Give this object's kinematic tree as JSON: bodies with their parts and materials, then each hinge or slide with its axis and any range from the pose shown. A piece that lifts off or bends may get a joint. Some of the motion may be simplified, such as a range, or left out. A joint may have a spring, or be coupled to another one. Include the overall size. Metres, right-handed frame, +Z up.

--

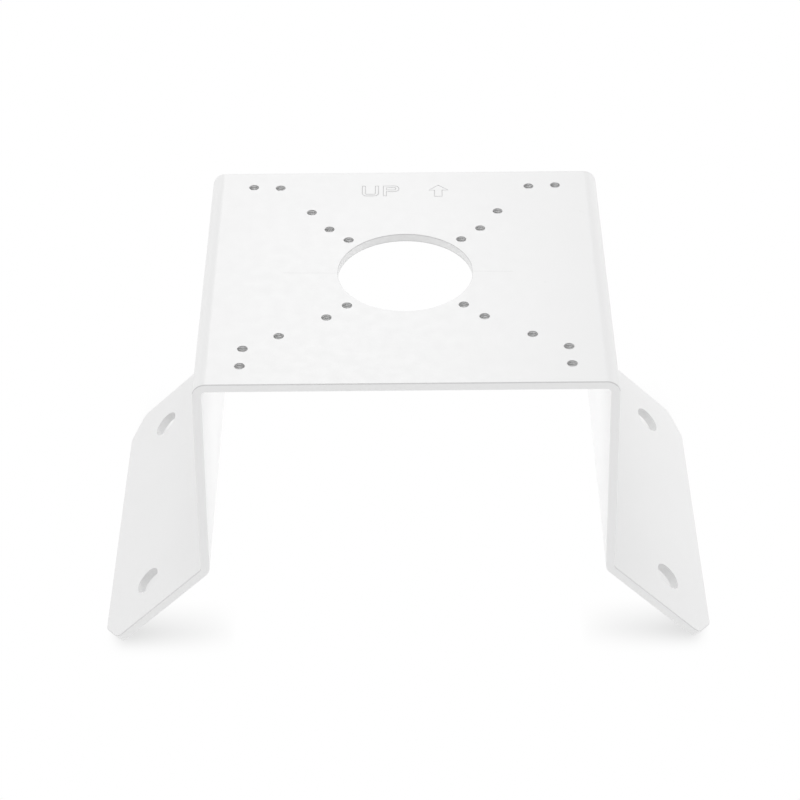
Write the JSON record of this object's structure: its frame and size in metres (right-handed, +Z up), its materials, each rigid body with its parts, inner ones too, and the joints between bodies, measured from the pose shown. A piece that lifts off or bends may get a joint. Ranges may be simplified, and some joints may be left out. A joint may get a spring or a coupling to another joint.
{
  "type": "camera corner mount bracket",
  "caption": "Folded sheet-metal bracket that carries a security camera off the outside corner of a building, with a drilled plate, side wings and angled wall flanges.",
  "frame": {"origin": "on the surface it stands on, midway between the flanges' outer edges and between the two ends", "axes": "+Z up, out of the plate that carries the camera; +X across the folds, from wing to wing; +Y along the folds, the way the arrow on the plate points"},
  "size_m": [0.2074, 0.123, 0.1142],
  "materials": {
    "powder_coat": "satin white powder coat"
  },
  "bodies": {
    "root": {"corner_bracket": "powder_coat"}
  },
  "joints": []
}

■ EXERCISE TASK ■
Show all lines from the records above where the word "joints" occurs.

■ FULL OUTPUT ■
Write the JSON record of this object's structure: its frame and size in metres (right-handed, +Z up), its materials, each rigid body with its parts, inner ones too, and the joints between bodies, measured from the pose shown. A piece that lifts off or bends may get a joint. Ranges may be simplified, and some joints may be left out. A joint may get a spring or a coupling to another joint.
  "joints": []